La société SGP fonde sa demande de nullité de la convention de service qui la lie avec la société AG2I pour défaut de pouvoir de son signataire, Monsieur B., directeur commercial à l'époque de la société SGP, nullité relative dont elle est seule recevable à se prévaloir.

S'agissant d'une SAS, le pouvoir de représentation à l'égard des tiers est confié à son Président, ou selon les articles L227-3 et L227-6 du code de commerce à « celui ou ceux de ses dirigeants que les statuts désignent à cet effet ».

En l'espèce l'article 19 des statuts de la société SGP dispose à cet égard : « le président représente la société à l'égard des tiers et est investi des pouvoirs les plus étendus pour agir en toutes circonstances au nom de la société, dans la limite de l'objet social. Il est investi des pouvoirs de Direction Générale, aussi bien dans l'ordre économique que financier, juridique, social, commercial et tous autres et ce, sous réserve des dispositions statutaires concernant la compétence du Comité Stratégique...

Le président peut en outre donner toute délégation de signatures au Directeur Général pour un ou plusieurs objets déterminés.»

En l'espèce, en l'absence de directeur général à l'égard duquel ne pouvait au demeurant être consentie par le président de la SAS, Monsieur A., qu'une délégation de signature et non de pouvoir, Monsieur B., directeur commercial, n'avait aucun pouvoir, pour signer comme il l'a fait, la convention de prestation de service au nom de la société SGP, ou même pour signer cette convention au nom de son président.

De surcroît cette convention, signée d'une part par Monsieur A. gérant de la société AG2I et d'autre part par Monsieur B., a été anti datée au 1er septembre 2012, puisqu'il résulte des indications de l'expert comptable, qu'ayant découvert l'existence d'une convention non écrite de prestations, il en a proposé par mail plusieurs versions écrites jusqu'au 23 septembre 2013 sur l'adresse électronique de Guy A. qui en a modifié certains points pour aboutir à la version finale antidatée, de sorte qu'au moment où cette signature a été réellement apposée, ce dernier, démissionnaire depuis le 30 août 2013, ne pouvait plus consentir la moindre délégation de signature et encore moins de pouvoir.

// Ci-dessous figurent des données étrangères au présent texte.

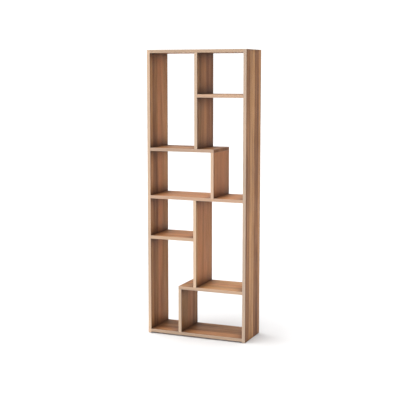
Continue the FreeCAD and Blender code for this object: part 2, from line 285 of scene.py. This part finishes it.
def growth_rings(graph, place, through, from_middle, chances, spacing):
    """Late wood, in rings round a pith outside the board that wanders along the stave."""
    drift = graph.centred(graph.noise(place, RING_WANDER))
    drift = graph.number("MULTIPLY", drift, PITH_DRIFT)
    pith_across = graph.number("MULTIPLY", graph.centred(chances[1]), PITH_SPREAD)
    pith_below = graph.number("MULTIPLY_ADD", chances[2], PITH_DEPTH_RANGE, PITH_DEPTH_LEAST)
    sideways = graph.number("ADD", graph.number("SUBTRACT", from_middle, pith_across), drift)
    to_pith = graph.node("ShaderNodeCombineXYZ", None, X=sideways,
                         Y=graph.number("ADD", through, pith_below)).outputs[0]
    ring_count = graph.number("DIVIDE", graph.vector("LENGTH", to_pith), spacing)
    waver = graph.noise(place, RING_WAVER, 1.0)
    ring_place = graph.number("FRACT", graph.number("ADD", ring_count, waver))
    return graph.number("MULTIPLY", graph.number("POWER", ring_place, RING_SHARPNESS),
                        graph.ramp(graph.left_over(ring_place), 0.0, RING_END))


def glued_staves_group():
    """Solid timber glued up from staves: grain runs along X, staves lie side by side along Y."""
    graph, given, put = new_group(
        "glued_staves",
        [("Place", "NodeSocketVector", None),
         ("Stave Width", "NodeSocketFloat", STAVE_WIDTH),
         ("Ring Spacing", "NodeSocketFloat", RING_SPACING),
         ("Shade", "NodeSocketFloat", 0.0),
         ("Light", "NodeSocketColor", opaque(LIGHT_TIMBER)),
         ("Dark", "NodeSocketColor", opaque(DARK_TIMBER))],
        [("Color", "NodeSocketColor"), ("Roughness", "NodeSocketFloat"),
         ("Height", "NodeSocketFloat")])
    place = given["Place"]
    axes = graph.node("ShaderNodeSeparateXYZ", None, Vector=place).outputs
    chances, from_middle, to_joint = lay_staves(graph, axes["Y"], given["Stave Width"])
    late_wood = growth_rings(graph, place, axes["Z"], from_middle, chances,
                             given["Ring Spacing"])
    fibre = graph.noise(place, FIBRES, 3.0, 0.6)
    streak = graph.ramp(graph.noise(place, STREAKS, 3.0, 0.6), *STREAK_RANGE)
    figure = graph.noise(place, FIGURE)
    pores = graph.ramp(graph.noise(place, PORES, 1.0), *PORE_RANGE)
    glue = graph.ramp(to_joint, GLUE_LINE, 0.0)

    tone = graph.number("MULTIPLY_ADD", chances[0], STAVE_CONTRAST, given["Shade"])
    tone = graph.number("MULTIPLY_ADD", graph.centred(figure), FIGURE_CONTRAST, tone)
    tone = graph.number("MULTIPLY_ADD", late_wood, RING_CONTRAST, tone)
    tone = graph.number("MULTIPLY_ADD", graph.centred(fibre), FIBRE_CONTRAST, tone)
    tone = graph.number("MULTIPLY_ADD", streak, STREAK_CONTRAST, tone, clamp=True)
    timber = graph.blend(tone, given["Light"], given["Dark"])
    warmth = graph.blend(chances[1], opaque(WARM_STAVE), opaque(COOL_STAVE))
    timber = graph.blend(1.0, timber, warmth, "MULTIPLY")
    timber = graph.coat(timber, pores, PORE_SHARE, opaque(OPEN_PORE))
    timber = graph.coat(timber, glue, GLUE_SHARE, opaque(GLUE))
    graph.feed(put["Color"], timber)

    rough = graph.number("MULTIPLY_ADD", fibre, FIBRE_ROUGHNESS, TIMBER_ROUGHNESS)
    rough = graph.number("MULTIPLY_ADD", late_wood, RING_ROUGHNESS, rough)
    graph.feed(put["Roughness"], rough)
    relief = graph.number("MULTIPLY", fibre, FIBRE_RELIEF)
    relief = graph.number("MULTIPLY_ADD", late_wood, RING_RELIEF, relief)
    relief = graph.number("MULTIPLY_ADD", pores, PORE_RELIEF, relief)
    relief = graph.number("MULTIPLY_ADD", glue, GLUE_RELIEF, relief)
    graph.feed(put["Height"], relief)
    return graph.tree


def eased_edges_group():
    """How close a point is to an edge of the box between two corners: 1 on the edge."""
    graph, given, put = new_group(
        "eased_edges",
        [("Place", "NodeSocketVector", None), ("Low", "NodeSocketVector", None),
         ("High", "NodeSocketVector", None), ("Reach", "NodeSocketFloat", WEAR_AND_HIGHLIGHT_REACH)],
        [("Mask", "NodeSocketFloat")])
    inside = graph.vector("MINIMUM", graph.vector("SUBTRACT", given["Place"], given["Low"]),
                          graph.vector("SUBTRACT", given["High"], given["Place"]))
    x, y, z = graph.node("ShaderNodeSeparateXYZ", None, Vector=inside).outputs
    # the second smallest distance to a face is the distance to the nearest edge
    nearest = graph.number("MINIMUM", graph.number("MAXIMUM", x, y), graph.number("MAXIMUM", x, z))
    nearest = graph.number("MINIMUM", nearest, graph.number("MAXIMUM", y, z))
    ragged = graph.noise(given["Place"], RAGGED_EDGE, 3.0)
    reach = graph.number("MULTIPLY", given["Reach"], graph.number("ADD", ragged, EDGE_REACH_LEAST))
    nearness = graph.ramp(graph.number("DIVIDE", nearest, reach), 1.0, EDGE_MASK_FULL)
    graph.feed(put["Mask"], nearness)
    return graph.tree


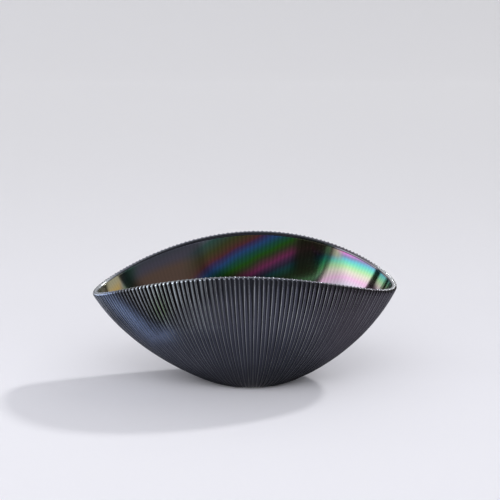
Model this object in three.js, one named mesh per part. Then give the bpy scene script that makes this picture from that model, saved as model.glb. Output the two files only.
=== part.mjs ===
// Art glass bowl: an oval bowl folded up into a saddle-shaped rim, in cased glass.
// A dark casing carries fine ribs on its outside, and a thin iridised lining sits inside it.
// Millimetres, +Z up. The origin lies on the table, under the middle of the rim's plan.
import { Color, CubicBezierCurve3, Group, LatheGeometry, Mesh, MeshStandardMaterial,
  Vector2, Vector3 } from 'three';

// ---- driving dimensions --------------------------------------------------------------------
const halfLength = 126;         // rim, from the middle to either end along X
const halfDepth = 74.4;           // rim, from the middle to the front or back along Y
const rimHeight = 91.2;         // mean height of the rim over the table
const saddleRise = 14.7;        // the sides stand this far above the mean, the ends below it
const saddleTwist = 1.9;        // moves the two high points round the rim a little
const endTilt = 3.1;            // the +X end stands this much above the mean, the -X end below
const sideTilt = 4.9;           // the back (+Y) stands this much above the mean, the front below
const footRadius = 31;          // flat ground foot
const footShift = 4.5;          // the foot's middle is this far towards +X of the rim's

const wallSlope = 71.7;         // degrees, mean slope of the wall where it meets the rim
const wallSlopeEnds = 9.7;      // degrees, flatter than that at the ends, steeper at the sides
const wallSlopeTilt = 2.5;      // degrees, steeper at the +X end than at the -X end
const footReach = 0.12;         // share of the outside wall's run that leaves the foot level
const rimReach = 0.28;          // share of the wall's run that follows the rim's slope

const rimThickness = 4.6;
const footThickness = 7;        // glass between the table and the edge of the inside floor
const floorShare = 0.8;         // radius of the inside floor over the foot's
const floorReach = 0.2;         // share of the inside wall's run that leaves the floor level
const floorDip = 1;             // the inside floor is this much lower at its middle

const liningThickness = 0.8;
const liningDrop = 0.016;       // share of the wall's height left bare of lining at the rim
const seatGap = 0.3;            // clearance between the lining's back and the casing
const edgeGap = 0.002;          // the same at the lining's top edge, as a share of the height

const mainRibs = 96;
const ribCrowding = 0.04;       // ribs stand a little closer together along the sides
const ribDepth = 1;             // at the rim
const ribDepthFoot = 0.4;       // share of that depth left where the ribs reach the foot
const ribRunOut = 0.05;         // share of the wall over which a rib fades into the foot

const wallRows = 10;
const rowCrowding = 1.3;        // above 1, the rows stand closer together near the foot
const beadRows = 4;
const liningColumns = 96;

// ---- the two surfaces of the wall ----------------------------------------------------------
const degrees = Math.PI / 180;

function rimPoint(angle) {
  const saddle = saddleTwist * Math.sin(2 * angle) - saddleRise * Math.cos(2 * angle);
  const tilt = endTilt * Math.cos(angle) + sideTilt * Math.sin(angle);
  return new Vector3(halfLength * Math.cos(angle), halfDepth * Math.sin(angle), rimHeight + saddle + tilt);
}

function ringPoint(angle, radius, height) {
  return new Vector3(footShift + radius * Math.cos(angle), radius * Math.sin(angle), height);
}

// Moves out level from a start point, over a share of the way to an end point.
function reachOut(start, end, share) {
  return new Vector3(start.x + (end.x - start.x) * share, start.y + (end.y - start.y) * share, start.z);
}

// The outside of the wall is one Bezier curve from each point of the foot to the rim over it.
function outsideCurve(angle) {
  const foot = ringPoint(angle, footRadius, 0);
  const rim = rimPoint(angle);
  const slope = wallSlope + wallSlopeTilt * Math.cos(angle) - wallSlopeEnds * Math.cos(2 * angle);
  const nearRim = reachOut(rim, foot, rimReach);
  nearRim.z -= Math.hypot(rim.x - nearRim.x, rim.y - nearRim.y) * Math.tan(slope * degrees);
  return new CubicBezierCurve3(foot, reachOut(foot, rim, footReach), nearRim, rim);
}

// The inside keeps the outside's direction at the rim, and rounds into a smaller, higher floor.
function insideCurve(angle) {
  const outside = outsideCurve(angle);
  const across = outwardNormal(outsideCurve, angle, 1).multiplyScalar(-rimThickness);
  const floor = ringPoint(angle, footRadius * floorShare, footThickness);
  const rim = outside.v3.clone().add(across);
  const nearRim = outside.v2.clone().add(across);
  return new CubicBezierCurve3(floor, reachOut(floor, rim, floorReach), nearRim, rim);
}

function outwardNormal(curveAt, angle, height) {
  const step = 0.001;
  const along = curveAt(angle).getTangent(height);
  const around = curveAt(angle + step).getPoint(height).sub(curveAt(angle - step).getPoint(height));
  return around.cross(along).normalize();
}

// A point of either surface at a share of its height, moved out along its normal.
function wallPoint(curveAt, angle, height, outset) {
  const point = curveAt(angle).getPoint(height);
  return point.addScaledVector(outwardNormal(curveAt, angle, height), outset);
}

// Share of the wall's height that a given length takes up next to the rim.
function shareAtRim(angle, length) {
  const curve = outsideCurve(angle);
  return length / (3 * curve.v3.distanceTo(curve.v2));
}

function grooveDepth(height) {
  const runOut = Math.min(height / ribRunOut, 1);
  return ribDepth * (ribDepthFoot + (1 - ribDepthFoot) * height) * runOut;
}

// ---- rows of the two bodies ----------------------------------------------------------------
// A row is a function from an angle, and whether it lies in a groove, to a point.
const middleRow = (height) => () => new Vector3(footShift, 0, height);
const insideRow = (height, outset) => (angle) => wallPoint(insideCurve, angle, height, outset);

const ribbedRow = (height) => (angle, inGroove) =>
  wallPoint(outsideCurve, angle, height, inGroove ? -grooveDepth(height) : 0);

// The rim is rounded over: turn 0 is its outer edge and turn 1 its inner edge.
const beadRow = (turn) => (angle, inGroove) => {
  const drop = 1 - Math.sin(Math.PI * turn);
  const height = 1 - shareAtRim(angle, rimThickness / 2) * drop;
  const outer = ribbedRow(height)(angle, inGroove);
  const inner = wallPoint(insideCurve, angle, height, 0);
  return outer.lerp(inner, (1 - Math.cos(Math.PI * turn)) / 2);
};

// Shares of the wall's height, from 0 at the foot up to a top one.
function heightsUpTo(top) {
  return Array.from({ length: wallRows }, (_, row) => top * (row / (wallRows - 1)) ** rowCrowding);
}

// From the foot's middle up the ribbed outside, over the rim and down to the floor's middle.
function casingRows() {
  const outsideTop = 1 - 2 * liningDrop;
  const liningTop = 1 - liningDrop;
  const seat = liningThickness + seatGap;
  return [
    middleRow(0),
    ...heightsUpTo(outsideTop).map((height) => ribbedRow(height)),
    ...Array.from({ length: beadRows + 1 }, (_, row) => beadRow(row / beadRows)),
    insideRow(liningTop, 0),
    ...heightsUpTo(liningTop).reverse().map((height) => insideRow(height, seat)),
    middleRow(footThickness - floorDip - seat),
  ];
}

// From the middle of the lining's back up to its edge and down to the floor's middle.
function liningRows() {
  const top = 1 - liningDrop - edgeGap;
  return [
    middleRow(footThickness - floorDip - liningThickness),
    ...heightsUpTo(top).map((height) => insideRow(height, liningThickness)),
    ...heightsUpTo(top).reverse().map((height) => insideRow(height, 0)),
    middleRow(footThickness - floorDip),
  ];
}

// A lathe turns a plain profile with one point for each row, and every point of the turned
// surface then moves to its own place on the oval bowl.
function ovalLathe(rows, columns, ribbed) {
  const last = rows.length - 1;
  const profile = rows.map((_, row) => new Vector2(row === 0 || row === last ? 0 : footRadius, row));
  const geometry = new LatheGeometry(profile, columns);
  const position = geometry.getAttribute('position');
  for (let index = 0; index < position.count; index += 1) {
    const column = Math.floor(index / rows.length) % columns;
    const turn = 2 * Math.PI * column / columns;
    const angle = turn + ribCrowding * Math.sin(2 * turn);
    const point = rows[index % rows.length](angle, ribbed && column % 2 === 1);
    position.setXYZ(index, point.x, point.y, point.z);
  }
  geometry.computeVertexNormals();
  return geometry;
}

function glassPiece(name, geometry, look) {
  const piece = new Mesh(geometry, new MeshStandardMaterial(look));
  piece.name = name;
  return piece;
}

const bowl = new Group();
bowl.add(glassPiece('ribbed_casing', ovalLathe(casingRows(), 2 * mainRibs, true),
  { color: new Color(0.075, 0.08, 0.1), roughness: 0.25, metalness: 0.1 }));
bowl.add(glassPiece('iridised_lining', ovalLathe(liningRows(), liningColumns, false),
  { color: new Color(0.22, 0.12, 0.24), roughness: 0.12, metalness: 0.6 }));

export default bowl;
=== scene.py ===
# Art glass bowl: a ribbed near-black casing with a smooth iridised inside, in a pale studio.
# Metres, +Z up. The CAD frame gives the box; the wall's curves are the ones the CAD part uses.
import math

import bpy
import numpy as np
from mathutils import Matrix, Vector


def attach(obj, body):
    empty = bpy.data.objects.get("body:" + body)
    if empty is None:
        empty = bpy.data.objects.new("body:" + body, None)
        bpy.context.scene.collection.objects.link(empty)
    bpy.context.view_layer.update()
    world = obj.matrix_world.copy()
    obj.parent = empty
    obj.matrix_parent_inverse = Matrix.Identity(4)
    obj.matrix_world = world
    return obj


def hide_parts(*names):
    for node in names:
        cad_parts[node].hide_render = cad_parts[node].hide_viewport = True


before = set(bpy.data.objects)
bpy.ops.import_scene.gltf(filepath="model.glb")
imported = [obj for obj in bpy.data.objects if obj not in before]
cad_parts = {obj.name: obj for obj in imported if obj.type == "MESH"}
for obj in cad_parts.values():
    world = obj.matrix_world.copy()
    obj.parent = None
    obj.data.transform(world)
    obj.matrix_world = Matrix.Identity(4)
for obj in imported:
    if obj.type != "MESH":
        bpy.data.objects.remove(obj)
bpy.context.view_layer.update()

CASING = "ribbed_casing"
LINING = "iridised_lining"

# ---- shape: the wall, in metres and degrees --------------------------------------------------
HALF_LENGTH = 0.126             # rim, from the middle to either end
HALF_DEPTH = 0.0744             # rim, from the middle to the front or back
RIM_HEIGHT = 0.0912             # mean height of the rim
SADDLE_RISE = 0.0147            # the sides stand this far above the mean, the ends below it
SADDLE_TWIST = 0.0019           # moves the two high points round the rim a little
END_TILT = 0.0031               # the +X end stands this much above the mean
SIDE_TILT = 0.0049              # the back stands this much above the mean
FOOT_RADIUS = 0.031
FOOT_SHIFT = 0.0045
WALL_SLOPE = 71.7
WALL_SLOPE_ENDS = 9.7
WALL_SLOPE_TILT = 2.5
FOOT_REACH = 0.12
RIM_REACH = 0.28
RIM_THICKNESS = 0.0046
FOOT_THICKNESS = 0.007
FLOOR_SHARE = 0.8
FLOOR_REACH = 0.2
FLOOR_DIP = 0.001
LINING_THICKNESS = 0.0008
LINING_DROP = 0.016             # share of the wall's height left bare of lining at the rim
SEAM_GAP = 0.00006              # the lining's back clears the casing by this much
EDGE_GAP = 0.0006               # the same at the lining's edge, as a share of the height
EDGE_ROW = 0.0012               # an extra row this close to an edge keeps it crisp

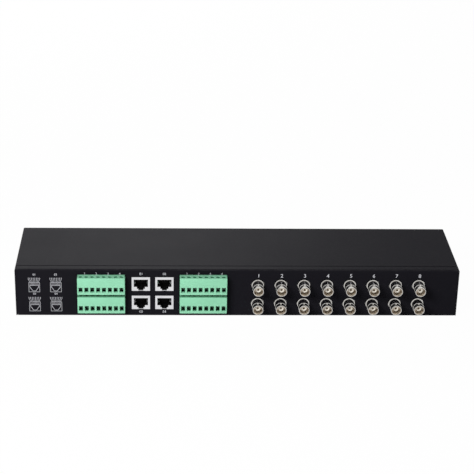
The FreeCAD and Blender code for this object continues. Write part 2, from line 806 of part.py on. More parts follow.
def mouth_outline(floor):
    """Mouth of a network jack with its stepped latch notch, down to a floor."""
    wide = S["mouth_width"] / 2
    notch = S["notch_width"] / 2
    latch = S["latch_width"] / 2
    return [
        (-latch, floor), (latch, floor), (latch, S["notch_rise"]), (notch, S["notch_rise"]),
        (notch, S["mouth_shoulder"]), (wide, S["mouth_shoulder"]), (wide, S["mouth_top"]),
        (-wide, S["mouth_top"]), (-wide, S["mouth_shoulder"]), (-notch, S["mouth_shoulder"]),
        (-notch, S["notch_rise"]), (-latch, S["notch_rise"]),
    ]


def make_network_shield(row, column, x):
    """Sheet shield round a network jack, with a spring finger on each side of the mouth."""
    body = new_body(f"network_jack_shield_{row}_{column}")
    place(body, x, network_front, board_top(row))
    half = S["network_width"] / 2
    wall = S["shield_wall"]
    outline = facing_sketch(body, ZERO)
    draw_box(outline, -half, ZERO, half, S["network_height"])
    pad(body, outline, S["network_depth"], reverse=True)
    inside = facing_sketch(body, wall)
    draw_box(inside, -(half - wall), wall, half - wall, S["network_height"] - wall)
    pocket(body, inside, S["network_depth"])
    mouth = facing_sketch(body, ZERO)
    draw_outline(mouth, mouth_outline(ZERO))
    pocket(body, mouth, wall)
    fingers = level_sketch(body, S["finger_rise"] - S["finger_height"] / 2)
    for side in (-1, 1):
        root = side * S["mouth_width"] / 2
        tip = side * (S["mouth_width"] / 2 - S["finger_reach"])
        draw_outline(fingers, [
            (root, ZERO),
            (tip, S["finger_length"] / 2),
            (tip, S["finger_length"]),
            (tip + side * wall, S["finger_length"]),
            (tip + side * wall, S["finger_length"] / 2 + wall),
            (root, wall),
        ])
    pad(body, fingers, S["finger_height"])


def make_network_housing(row, column, x):
    """Moulded insert of a network jack."""
    body = new_body(f"network_jack_housing_{row}_{column}")
    place(body, x, network_front, board_top(row))
    skin = S["shield_wall"] + S["housing_fit"]
    half = S["network_width"] / 2 - skin
    outline = facing_sketch(body, skin)
    draw_box(outline, -half, skin, half, S["network_height"] - skin)
    pad(body, outline, S["network_depth"] - skin, reverse=True)
    mouth = facing_sketch(body, ZERO)
    draw_outline(mouth, mouth_outline(S["housing_floor"]))
    pocket(body, mouth, S["mouth_depth"])


def make_network_wires(row):
    """Contact wires under the roof of each mouth."""
    body = new_body(f"network_jack_contacts_{row}")
    place(body, ZERO, network_front, board_top(row))
    roof = S["mouth_top"] - S["clamp_fit"]
    size = S["wire_size"]
    start = S["wire_setback"]
    knee = start + S["wire_slope"]
    fall = roof - S["wire_drop"]
    wires = []
    for middle in network_positions():
        wire = section_sketch(body, middle - S["wire_pitch"] * (S["wire_count"] - 1) / 2)
        draw_outline(wire, [
            (start, roof - size), (knee, fall), (S["mouth_depth"], fall),
            (S["mouth_depth"], fall + size), (knee, fall + size), (start, roof),
        ])
        wires.append(pad(body, wire, size, both=True))
    repeat(body, wires, S["wire_count"], S["wire_pitch"])


def make_video_shell(row, number, x):
    """Metal shell of a video jack: barrel with lugs, collar and body, bored for the insulator."""
    body = new_body(f"video_jack_shell_{row}_{number}")
    place(body, x, video_front, board_top(row) + S["video_rise"])
    front = S["barrel_front_diameter"] / 2
    rear = S["barrel_diameter"] / 2
    collar = S["collar_diameter"] / 2
    edge = S["collar_edge"]
    collar_face = S["video_reach"] - S["collar_proud"]
    body_face = block_front - video_front
    section = section_sketch(body)
    draw_outline(section, [
        (ZERO, ZERO),
        (ZERO, front),
        (S["barrel_step"], front),
        (S["barrel_step"] + rear - front, rear),
        (collar_face, rear),
        (collar_face, collar - edge),
        (collar_face + edge, collar),
        (body_face, collar),
        (body_face, ZERO),
    ])
    revolve(body, section)
    lugs = level_sketch(body, ZERO)
    draw_circle(lugs, ZERO, S["lug_setback"], S["lug_diameter"])
    pad(body, lugs, S["lug_span"], both=True)
    block = facing_sketch(body, body_face)
    half = S["block_width"] / 2
    draw_box(block, -half, -S["video_rise"], half, S["block_height"] - S["video_rise"])
    pad(body, block, S["block_depth"], reverse=True)
    bore = facing_sketch(body, ZERO)
    draw_circle(bore, ZERO, ZERO, S["barrel_bore"])
    pocket(body, bore, S["barrel_bore_depth"])
    seat = facing_sketch(body, S["barrel_bore_depth"])
    draw_circle(seat, ZERO, ZERO, S["insulator_base_diameter"] + 2 * S["insulator_fit"])
    pocket(body, seat, body_face + S["block_depth"] - S["barrel_bore_depth"])


def make_insulators(row):
    """White insulators of one row of video jacks."""
    body = new_body(f"video_jack_insulators_{row}")
    place(body, ZERO, video_front, board_top(row) + S["video_rise"])
    length = block_back - video_front
    x = S["first_video_x"]
    nose = facing_sketch(body, S["insulator_setback"])
    draw_circle(nose, x, ZERO, S["insulator_diameter"])
    base = facing_sketch(body, S["barrel_bore_depth"])
    draw_circle(base, x, ZERO, S["insulator_base_diameter"])
    bore = facing_sketch(body, S["insulator_setback"])
    draw_circle(bore, x, ZERO, S["contact_diameter"] + 2 * S["insulator_fit"])
    repeat_video(body, [
        pad(body, nose, S["barrel_bore_depth"] - S["insulator_setback"], reverse=True),
        pad(body, base, length - S["barrel_bore_depth"], reverse=True),
        pocket(body, bore, length - S["insulator_setback"]),
    ])


def make_video_contacts(row):
    """Centre contacts of one row, each with a tail down to the board."""
    body = new_body(f"video_jack_contacts_{row}")
    place(body, ZERO, video_front, board_top(row) + S["video_rise"])
    length = block_back - video_front
    x = S["first_video_x"]
    half = S["contact_diameter"] / 2
    pin = facing_sketch(body, S["contact_setback"])
    draw_circle(pin, x, ZERO, S["contact_diameter"])
    tail = facing_sketch(body, length)
    draw_box(tail, x - half, -S["video_rise"], x + half, half)
    bore = facing_sketch(body, S["contact_setback"])
    draw_circle(bore, x, ZERO, S["contact_bore"])
    repeat_video(body, [
        pad(body, pin, length - S["contact_setback"], reverse=True),
        pad(body, tail, S["contact_tail"], reverse=True),
        pocket(body, bore, S["contact_bore_depth"]),
    ])


def make_transformers(row):
    """One potted balun transformer for each video jack of the row."""
    body = new_body(f"balun_transformers_{row}")
    outline = level_sketch(body, board_top(row))
    middle = board_front + S["transformer_setback"]
    half_x = S["transformer_width"] / 2
    half_y = S["transformer_depth"] / 2
    for x in video_positions():
        draw_box(outline, x - half_x, middle - half_y, x + half_x, middle + half_y)
    pad(body, outline, S["transformer_height"])
    top = (board_top(row) + S["transformer_height"]).value

    def top_edge(edge, place_on_edge, span):
        return near(place_on_edge.z, top)

    dress(body, "Chamfer", S["transformer_edge"], top_edge)


def make_all():
    make_chassis()
    make_cover()
    make_cover_screws()
    make_standoffs()
    make_spacers()
    make_board_screws()
    for row in ROWS:
        make_board(row)
        make_transformers(row)
        make_insulators(row)
        make_video_contacts(row)
        make_network_wires(row)
        for number, x in enumerate(video_positions(), start=1):
            make_video_shell(row, number, x)
        for column, x in zip(("left", "right"), network_positions()):
            make_network_shield(row, column, x)
            make_network_housing(row, column, x)
        for side in STACKS:
            make_header(row, side)
            make_header_pins(row, side)
            make_plug(row, side)
            make_clamps(row, side)
            make_clamp_screws(row, side)


def write_parts():
    """Check every object and shape, then write one file for each node."""
    doc.recompute()
    for item in doc.Objects:
        if "Invalid" in item.State or "Error" in item.State:
            raise ValueError(f"{item.Label} failed: {item.State}")
    for node in nodes:
        if node.Shape.isNull() or not node.Shape.isValid() or not node.Shape.Solids:
            raise ValueError(f"{node.Label} has no valid solid")
    os.makedirs("parts", exist_ok=True)
    for node in nodes:
        node.Shape.exportStep(f"parts/{node.Label}.step")
        print(node.Label, len(node.Shape.Solids), round(node.Shape.Volume, 1))


make_all()
write_parts()
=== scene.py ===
# %% [markdown]
# # A sixteen channel video balun in Blender
# The object is a flat box of folded black steel, about one rack unit high. Its connector side
# carries sixteen coaxial video jacks, four network jacks and four plug-in terminal blocks. The
# CAD model holds every solid piece at its true size, so this script loads it as a fixed frame,
# and adds what solids alone do not show: finishes, print, rounded edges, light and a camera.

import json
import math

import bmesh
import bpy
from mathutils import Matrix, Vector


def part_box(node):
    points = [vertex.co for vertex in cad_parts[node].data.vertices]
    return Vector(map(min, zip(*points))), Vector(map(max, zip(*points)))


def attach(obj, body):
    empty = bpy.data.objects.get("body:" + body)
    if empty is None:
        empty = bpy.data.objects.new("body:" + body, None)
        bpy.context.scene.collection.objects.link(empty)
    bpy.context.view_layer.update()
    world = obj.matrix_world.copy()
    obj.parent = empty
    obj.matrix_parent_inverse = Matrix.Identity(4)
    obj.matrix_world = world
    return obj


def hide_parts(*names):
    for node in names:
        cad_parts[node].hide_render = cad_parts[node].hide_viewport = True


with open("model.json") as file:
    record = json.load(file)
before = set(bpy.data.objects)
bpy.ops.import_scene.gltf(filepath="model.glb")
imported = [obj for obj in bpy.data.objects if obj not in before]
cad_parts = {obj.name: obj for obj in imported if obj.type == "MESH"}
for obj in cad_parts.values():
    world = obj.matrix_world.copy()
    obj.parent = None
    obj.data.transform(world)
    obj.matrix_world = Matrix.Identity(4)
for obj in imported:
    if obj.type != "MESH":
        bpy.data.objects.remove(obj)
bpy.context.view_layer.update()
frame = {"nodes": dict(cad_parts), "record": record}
mm = 0.001

# %% [markdown]
# ## Places from the frame
# Everything that this script adds sits on a piece of the frame. Places are read from the boxes of
# the CAD nodes, so they stay right when a size changes. The connector panel is the lowest Y of
# the chassis, and the plain front is the highest. The sizes of a few holes stand here too,
# because finishes and pieces both use them.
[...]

Enfin, la société G2I dirigée par Monsieur A., ne peut invoquer de bonne foi la théorie de l'apparence de pouvoir de Monsieur B. au sein de la société SGP, dirigée également par Monsieur A. qui ne pouvait ignorer l'absence de pouvoir de son directeur commercial, sollicité uniquement pour éviter un seul et même signataire de la convention pour les deux sociétés.

Il ne peut être prétendu par ailleurs qu'en tant que directeur commercial sans mandat social, Monsieur B. pouvait engager la société au titre d'un contrat de prestation de services consenti à une société associée.

Sans qu'il soit nécessaire de statuer sur l'absence de cause de la convention, et indépendamment de la régularité d'une convention de prestations, avec effet rétroactif sur une année, au regard des dispositions statutaires de l'article 22 sur les conventions réglementées, le jugement qui a jugé que cette convention était nulle et de nul effet et qui a débouté la société AG2I de ses demandes en paiement de prestations jusqu'au terme du contrat et d'indemnité contractuelle de rupture, doit être confirmé.

Le tribunal a par ailleurs fait une exacte application des dispositions des articles 1108 et 1304 du code civil, dans leur rédaction applicable à l'espèce, qui disposent que les restitutions réciproques, conséquences nécessaires de la nullité d'un contrat de vente, peuvent être exécutées en nature ou en valeur, en condamnant d'une part la société AG2I à restituer toutes les sommes qu'elle a perçues au titre de la convention de prestations annulée, soit la somme non contestée de 40.273,82 € ressortant de la comptabilité de la société SGP, d'autre part en déboutant la société AG2I de sa demande de restitution en espèces, à hauteur de cette même somme, des prestations de service qu'elle estime avoir effectivement réalisées par le biais de son dirigeant Monsieur A., alors qu'il n'est apporté aucune preuve de la réalité et de la nature de ces prestations permettant d'en chiffrer la valeur et qu'il s'agissait là précisément des missions du président de la SAS SGP.

L'absence de rémunération de Monsieur A. pour ces fonctions de président , comme l'attestation établie le 23 janvier 2015 par Monsieur B., qui a accepté de signer un acte antidaté, qui n'appartient plus à la société SGP depuis juin 2014 et qui énumère de manière générale toutes les prestations qu'aurait réalisées la société AG 2I, sans que cette attestation ne soit étayée de la part de la société AG2I par des documents concrets (contrats flotte, contrats de travail, correspondances, convocations du comité stratégique, relations comptables et bancaires) ne constituent pas en effet des éléments suffisamment sérieux et probants de prestations effectives et chiffrables.

Le jugement doit être ainsi intégralement confirmé, y compris sur le point de départ des intérêts et de leur capitalisation, qui n'est pas critiqué, et la société AG2I doit être condamnée à verser à la société SGP une indemnité de procédure supplémentaire de 3.000 €.

PAR CES MOTIFS

La cour, statuant contradictoirement,

Confirme le jugement entrepris ;

Y ajoutant,

Condamne la société AG2I à payer à la SOCIETE GENERALE DE PROTECTION la somme de 3.000 € à titre d'indemnité de procédure ;

Condamne la société AG2I aux dépens d'appel.